Prompt: Exactly the lines from the one containing "loop_tube();" through the one containing "Point = tuple[float, float, float]" must be returned; include both ends and nothing else.

Data for this exercise:
* * * * * * *

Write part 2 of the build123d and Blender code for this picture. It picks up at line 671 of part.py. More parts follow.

* * * * * * *

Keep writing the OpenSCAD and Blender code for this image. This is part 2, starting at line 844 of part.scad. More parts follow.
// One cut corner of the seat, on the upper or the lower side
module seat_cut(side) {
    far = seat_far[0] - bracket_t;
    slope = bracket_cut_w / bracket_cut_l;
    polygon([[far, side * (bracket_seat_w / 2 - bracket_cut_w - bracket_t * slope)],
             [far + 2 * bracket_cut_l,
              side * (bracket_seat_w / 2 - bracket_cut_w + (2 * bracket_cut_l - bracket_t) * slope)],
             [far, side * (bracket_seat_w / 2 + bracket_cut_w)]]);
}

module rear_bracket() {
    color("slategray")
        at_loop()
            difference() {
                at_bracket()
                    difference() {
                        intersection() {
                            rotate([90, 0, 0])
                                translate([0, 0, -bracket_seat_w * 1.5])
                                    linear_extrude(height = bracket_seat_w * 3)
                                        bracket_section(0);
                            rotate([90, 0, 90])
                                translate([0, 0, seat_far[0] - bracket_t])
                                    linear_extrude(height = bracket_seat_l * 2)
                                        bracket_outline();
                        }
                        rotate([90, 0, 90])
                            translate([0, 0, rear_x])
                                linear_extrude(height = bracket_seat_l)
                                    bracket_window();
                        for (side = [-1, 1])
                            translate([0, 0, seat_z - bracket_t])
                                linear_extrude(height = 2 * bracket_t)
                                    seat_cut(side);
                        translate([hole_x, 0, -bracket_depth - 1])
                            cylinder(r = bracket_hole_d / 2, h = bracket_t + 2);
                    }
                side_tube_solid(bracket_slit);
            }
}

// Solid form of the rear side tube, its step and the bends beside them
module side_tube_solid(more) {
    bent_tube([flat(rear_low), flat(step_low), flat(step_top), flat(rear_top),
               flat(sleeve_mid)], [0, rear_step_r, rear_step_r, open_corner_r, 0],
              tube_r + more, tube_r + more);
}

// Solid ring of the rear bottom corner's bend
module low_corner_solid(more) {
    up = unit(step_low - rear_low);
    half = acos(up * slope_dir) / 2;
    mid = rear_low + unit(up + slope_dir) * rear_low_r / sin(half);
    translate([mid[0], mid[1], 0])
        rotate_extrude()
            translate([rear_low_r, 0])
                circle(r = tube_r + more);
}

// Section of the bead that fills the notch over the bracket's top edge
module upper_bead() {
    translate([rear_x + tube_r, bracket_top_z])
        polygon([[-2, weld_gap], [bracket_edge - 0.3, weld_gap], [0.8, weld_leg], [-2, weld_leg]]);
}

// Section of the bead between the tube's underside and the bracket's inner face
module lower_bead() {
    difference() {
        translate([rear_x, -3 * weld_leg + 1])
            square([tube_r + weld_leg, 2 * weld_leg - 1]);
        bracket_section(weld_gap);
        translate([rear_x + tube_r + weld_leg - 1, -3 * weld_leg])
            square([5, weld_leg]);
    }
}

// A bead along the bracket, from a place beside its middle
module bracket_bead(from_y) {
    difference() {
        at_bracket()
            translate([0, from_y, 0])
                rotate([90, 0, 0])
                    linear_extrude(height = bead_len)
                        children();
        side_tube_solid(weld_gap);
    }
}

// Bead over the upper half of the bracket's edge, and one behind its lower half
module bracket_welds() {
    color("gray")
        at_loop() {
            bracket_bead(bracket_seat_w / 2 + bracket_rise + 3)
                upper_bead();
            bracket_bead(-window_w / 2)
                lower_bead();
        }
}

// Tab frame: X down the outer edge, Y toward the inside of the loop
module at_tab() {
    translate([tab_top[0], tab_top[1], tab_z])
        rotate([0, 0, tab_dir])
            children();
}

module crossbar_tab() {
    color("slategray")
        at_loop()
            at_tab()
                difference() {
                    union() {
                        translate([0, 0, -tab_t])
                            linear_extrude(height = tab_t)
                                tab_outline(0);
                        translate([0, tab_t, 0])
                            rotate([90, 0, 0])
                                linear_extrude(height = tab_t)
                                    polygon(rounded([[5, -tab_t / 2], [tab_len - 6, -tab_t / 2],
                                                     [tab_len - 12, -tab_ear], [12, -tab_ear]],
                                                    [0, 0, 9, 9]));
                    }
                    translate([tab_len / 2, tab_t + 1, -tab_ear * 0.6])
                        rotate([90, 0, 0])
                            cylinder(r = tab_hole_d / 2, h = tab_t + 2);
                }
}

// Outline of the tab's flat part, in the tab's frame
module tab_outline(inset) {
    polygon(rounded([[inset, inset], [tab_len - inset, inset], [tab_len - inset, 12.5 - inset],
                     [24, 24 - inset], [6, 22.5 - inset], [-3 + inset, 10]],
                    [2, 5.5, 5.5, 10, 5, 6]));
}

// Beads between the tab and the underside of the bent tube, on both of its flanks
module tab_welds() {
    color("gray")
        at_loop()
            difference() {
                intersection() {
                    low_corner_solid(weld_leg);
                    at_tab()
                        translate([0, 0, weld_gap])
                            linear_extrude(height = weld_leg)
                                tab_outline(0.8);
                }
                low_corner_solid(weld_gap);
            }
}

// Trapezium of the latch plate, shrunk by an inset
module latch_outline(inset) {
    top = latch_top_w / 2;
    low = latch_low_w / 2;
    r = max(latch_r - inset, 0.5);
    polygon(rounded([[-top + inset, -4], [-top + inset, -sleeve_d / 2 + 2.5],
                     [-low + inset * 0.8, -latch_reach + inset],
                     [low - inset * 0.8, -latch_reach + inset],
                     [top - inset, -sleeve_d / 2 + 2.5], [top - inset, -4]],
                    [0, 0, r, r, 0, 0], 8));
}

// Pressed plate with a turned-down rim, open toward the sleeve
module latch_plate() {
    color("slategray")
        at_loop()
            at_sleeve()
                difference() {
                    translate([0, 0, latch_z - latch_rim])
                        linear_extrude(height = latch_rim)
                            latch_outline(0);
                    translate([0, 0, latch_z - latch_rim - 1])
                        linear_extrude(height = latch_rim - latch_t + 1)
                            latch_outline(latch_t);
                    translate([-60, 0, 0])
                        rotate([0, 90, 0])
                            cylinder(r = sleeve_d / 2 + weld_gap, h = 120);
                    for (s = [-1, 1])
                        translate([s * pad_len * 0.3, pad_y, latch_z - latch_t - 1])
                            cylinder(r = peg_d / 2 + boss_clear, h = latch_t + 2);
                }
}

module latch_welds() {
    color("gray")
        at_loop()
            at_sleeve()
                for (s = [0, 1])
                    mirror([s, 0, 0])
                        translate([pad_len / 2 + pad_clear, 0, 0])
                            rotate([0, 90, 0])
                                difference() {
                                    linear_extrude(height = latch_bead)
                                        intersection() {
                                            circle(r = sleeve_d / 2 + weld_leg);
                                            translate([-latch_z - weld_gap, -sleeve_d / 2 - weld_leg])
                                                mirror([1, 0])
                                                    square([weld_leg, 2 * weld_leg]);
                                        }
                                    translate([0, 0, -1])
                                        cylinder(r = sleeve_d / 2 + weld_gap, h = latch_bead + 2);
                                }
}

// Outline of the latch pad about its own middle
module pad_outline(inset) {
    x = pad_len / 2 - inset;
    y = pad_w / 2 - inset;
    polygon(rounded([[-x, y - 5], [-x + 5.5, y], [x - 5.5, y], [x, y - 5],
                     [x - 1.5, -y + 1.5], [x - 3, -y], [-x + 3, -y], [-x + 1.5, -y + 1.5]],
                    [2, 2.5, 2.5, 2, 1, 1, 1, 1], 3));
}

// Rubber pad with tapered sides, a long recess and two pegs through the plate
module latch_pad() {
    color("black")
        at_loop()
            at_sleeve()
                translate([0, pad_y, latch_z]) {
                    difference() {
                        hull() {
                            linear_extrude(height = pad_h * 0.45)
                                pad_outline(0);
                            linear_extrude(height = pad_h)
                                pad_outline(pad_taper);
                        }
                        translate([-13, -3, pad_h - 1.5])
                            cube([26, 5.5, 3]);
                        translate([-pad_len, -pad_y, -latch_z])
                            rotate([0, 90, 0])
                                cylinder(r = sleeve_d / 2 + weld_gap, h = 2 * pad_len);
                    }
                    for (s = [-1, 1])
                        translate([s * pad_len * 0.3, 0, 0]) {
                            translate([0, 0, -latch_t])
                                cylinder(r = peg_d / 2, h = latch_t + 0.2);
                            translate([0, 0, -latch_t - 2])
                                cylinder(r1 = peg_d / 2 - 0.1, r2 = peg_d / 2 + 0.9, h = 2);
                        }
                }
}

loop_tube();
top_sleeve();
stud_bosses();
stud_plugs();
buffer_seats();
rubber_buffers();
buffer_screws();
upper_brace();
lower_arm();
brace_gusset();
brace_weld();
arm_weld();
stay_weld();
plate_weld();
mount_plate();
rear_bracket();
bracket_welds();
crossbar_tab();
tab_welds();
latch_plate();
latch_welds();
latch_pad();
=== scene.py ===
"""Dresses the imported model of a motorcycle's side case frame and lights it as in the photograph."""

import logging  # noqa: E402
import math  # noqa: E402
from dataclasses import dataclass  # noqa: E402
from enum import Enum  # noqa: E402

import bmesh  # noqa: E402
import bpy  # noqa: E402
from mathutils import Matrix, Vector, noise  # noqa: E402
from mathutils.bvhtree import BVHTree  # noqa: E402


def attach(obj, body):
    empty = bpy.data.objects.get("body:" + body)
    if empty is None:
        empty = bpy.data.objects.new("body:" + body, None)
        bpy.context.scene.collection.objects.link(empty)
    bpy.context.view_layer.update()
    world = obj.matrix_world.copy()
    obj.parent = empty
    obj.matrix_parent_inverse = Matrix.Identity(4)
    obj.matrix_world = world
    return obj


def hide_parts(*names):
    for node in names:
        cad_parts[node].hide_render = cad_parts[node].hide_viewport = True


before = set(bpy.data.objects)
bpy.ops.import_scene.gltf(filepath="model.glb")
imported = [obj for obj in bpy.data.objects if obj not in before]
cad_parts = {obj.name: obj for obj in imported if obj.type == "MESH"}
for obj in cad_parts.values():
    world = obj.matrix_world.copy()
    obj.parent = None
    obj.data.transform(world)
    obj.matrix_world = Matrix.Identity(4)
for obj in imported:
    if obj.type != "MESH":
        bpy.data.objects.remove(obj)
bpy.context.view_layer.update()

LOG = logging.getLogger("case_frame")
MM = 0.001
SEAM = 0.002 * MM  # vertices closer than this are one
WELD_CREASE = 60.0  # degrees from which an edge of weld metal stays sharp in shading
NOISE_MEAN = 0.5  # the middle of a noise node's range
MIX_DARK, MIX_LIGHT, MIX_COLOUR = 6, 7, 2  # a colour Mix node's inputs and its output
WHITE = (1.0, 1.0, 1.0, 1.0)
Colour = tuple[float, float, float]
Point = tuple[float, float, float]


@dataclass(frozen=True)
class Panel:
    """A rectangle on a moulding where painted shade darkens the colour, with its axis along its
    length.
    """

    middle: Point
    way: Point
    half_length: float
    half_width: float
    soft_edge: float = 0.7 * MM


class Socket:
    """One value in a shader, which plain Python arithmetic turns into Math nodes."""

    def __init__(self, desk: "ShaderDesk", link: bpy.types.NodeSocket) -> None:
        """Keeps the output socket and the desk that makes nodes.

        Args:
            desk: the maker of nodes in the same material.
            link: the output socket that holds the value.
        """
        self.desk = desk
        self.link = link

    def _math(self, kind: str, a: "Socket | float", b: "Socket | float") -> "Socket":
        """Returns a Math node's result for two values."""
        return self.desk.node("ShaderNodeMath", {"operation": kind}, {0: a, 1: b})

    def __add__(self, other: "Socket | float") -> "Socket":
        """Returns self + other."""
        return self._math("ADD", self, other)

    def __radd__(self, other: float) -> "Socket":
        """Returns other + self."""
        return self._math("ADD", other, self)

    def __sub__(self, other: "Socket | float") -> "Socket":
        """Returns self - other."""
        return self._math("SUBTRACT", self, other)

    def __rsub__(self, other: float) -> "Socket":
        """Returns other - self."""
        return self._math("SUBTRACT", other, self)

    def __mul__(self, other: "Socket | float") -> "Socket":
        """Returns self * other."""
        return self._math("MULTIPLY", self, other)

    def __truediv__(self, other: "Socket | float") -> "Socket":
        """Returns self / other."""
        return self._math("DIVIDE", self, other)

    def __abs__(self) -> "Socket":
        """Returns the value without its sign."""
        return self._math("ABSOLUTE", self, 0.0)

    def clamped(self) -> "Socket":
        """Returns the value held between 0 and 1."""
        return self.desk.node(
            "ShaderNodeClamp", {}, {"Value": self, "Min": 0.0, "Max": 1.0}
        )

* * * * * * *

Task answer:
loop_tube();
top_sleeve();
stud_bosses();
stud_plugs();
buffer_seats();
rubber_buffers();
buffer_screws();
upper_brace();
lower_arm();
brace_gusset();
brace_weld();
arm_weld();
stay_weld();
plate_weld();
mount_plate();
rear_bracket();
bracket_welds();
crossbar_tab();
tab_welds();
latch_plate();
latch_welds();
latch_pad();
=== scene.py ===
"""Dresses the imported model of a motorcycle's side case frame and lights it as in the photograph."""

import logging  # noqa: E402
import math  # noqa: E402
from dataclasses import dataclass  # noqa: E402
from enum import Enum  # noqa: E402

import bmesh  # noqa: E402
import bpy  # noqa: E402
from mathutils import Matrix, Vector, noise  # noqa: E402
from mathutils.bvhtree import BVHTree  # noqa: E402


def attach(obj, body):
    empty = bpy.data.objects.get("body:" + body)
    if empty is None:
        empty = bpy.data.objects.new("body:" + body, None)
        bpy.context.scene.collection.objects.link(empty)
    bpy.context.view_layer.update()
    world = obj.matrix_world.copy()
    obj.parent = empty
    obj.matrix_parent_inverse = Matrix.Identity(4)
    obj.matrix_world = world
    return obj


def hide_parts(*names):
    for node in names:
        cad_parts[node].hide_render = cad_parts[node].hide_viewport = True


before = set(bpy.data.objects)
bpy.ops.import_scene.gltf(filepath="model.glb")
imported = [obj for obj in bpy.data.objects if obj not in before]
cad_parts = {obj.name: obj for obj in imported if obj.type == "MESH"}
for obj in cad_parts.values():
    world = obj.matrix_world.copy()
    obj.parent = None
    obj.data.transform(world)
    obj.matrix_world = Matrix.Identity(4)
for obj in imported:
    if obj.type != "MESH":
        bpy.data.objects.remove(obj)
bpy.context.view_layer.update()

LOG = logging.getLogger("case_frame")
MM = 0.001
SEAM = 0.002 * MM  # vertices closer than this are one
WELD_CREASE = 60.0  # degrees from which an edge of weld metal stays sharp in shading
NOISE_MEAN = 0.5  # the middle of a noise node's range
MIX_DARK, MIX_LIGHT, MIX_COLOUR = 6, 7, 2  # a colour Mix node's inputs and its output
WHITE = (1.0, 1.0, 1.0, 1.0)
Colour = tuple[float, float, float]
Point = tuple[float, float, float]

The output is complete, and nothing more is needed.